從小至大,在某些人的眼中,我是一個怪人。
小學時,班上絕大多數的男同學皆喜足球,我卻始終提不起勁;
在愛胡思亂想的少年時期,我會想到地球在太陽系裡是何等孤獨,一旦地球毁滅後,人類文明又將如何等;
同一階段,不看漫畫的我,卻看了很多和社會文化有關的書,又買軍事雜誌看,並有一段時期,沉迷於鑽研佛道等書籍,某天更曾獨自跑到佛堂找師傅討論佛理;
雖然也喜歡聽時代曲,但在父母的薰陶下,一眾粵劇名伶的首本名曲也能琅琅上口,被同學視之為異類;
中學時曾被安排與一名滿口粗言穢語的同學坐在一起,一年過後,我沒有被感染,對方卻不再在我面前說一句髒話;
赴公開試場應試,從來不帶課本。
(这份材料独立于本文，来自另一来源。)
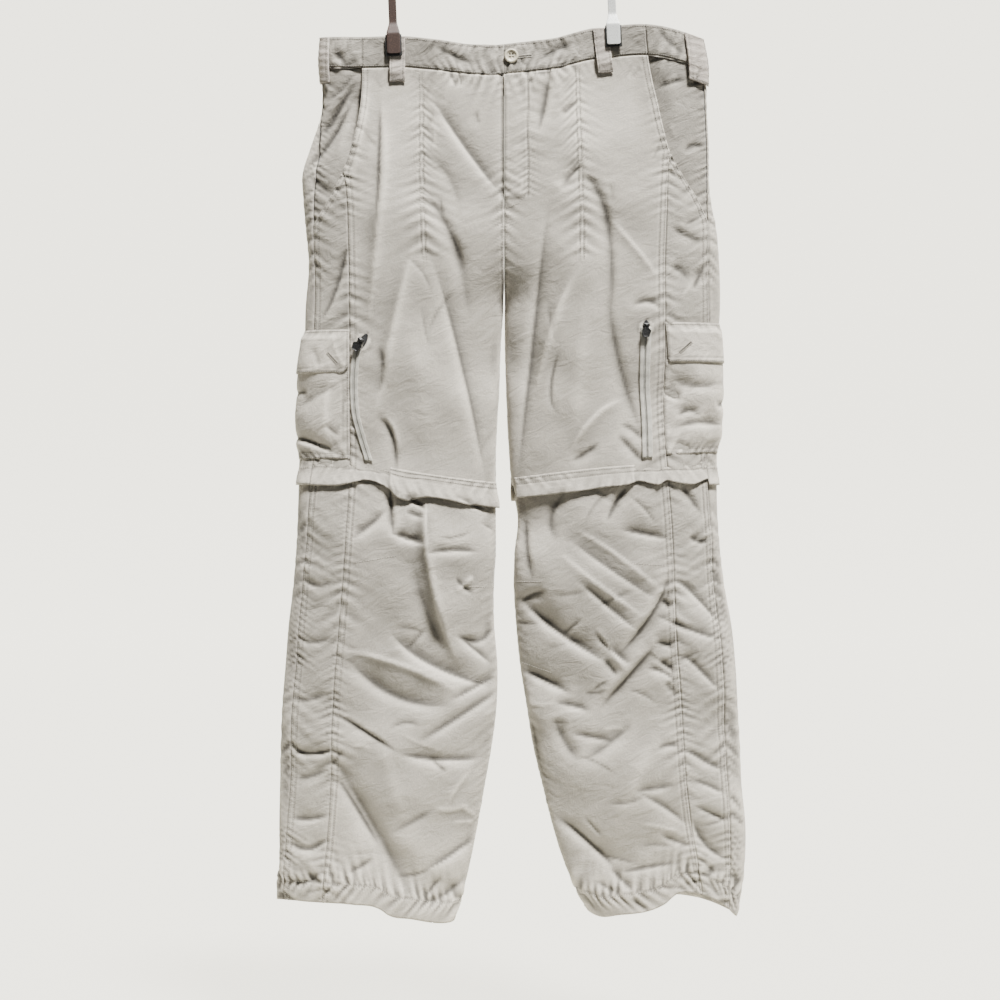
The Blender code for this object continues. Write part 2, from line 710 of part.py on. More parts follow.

當別人在試場外爭分奪秒作最後衝刺時,我只會在那裡四處遊蕩;
離家往外地升學前,輩分最低的我,竟引經據典的對家人寫下幾頁長的家書,表達到家中各人的觀感與期望;
大學考試前,當大部份人讀得暈頭轉向時,我卻泡在電影院裡,貫徹不把自己逼瘋的讀書宗旨;
雖然懂得很多使詐討好的伎倆,卻不喜交際,不說廢話,不逢迎、不結黨,一肚子的不合時宜,卻始終悠然自適,吃虧當吃藥;
可以整天往外跑,行山、打球、旅行、看電影樣樣皆好;可以整天不出門,看書聽歌看電視,自得其樂。
其實,這只能算是率性而為,說不上怪。在我眼中,那些硬要把自己的一套,強加在別人身上的,才是不折不的扣的怪人!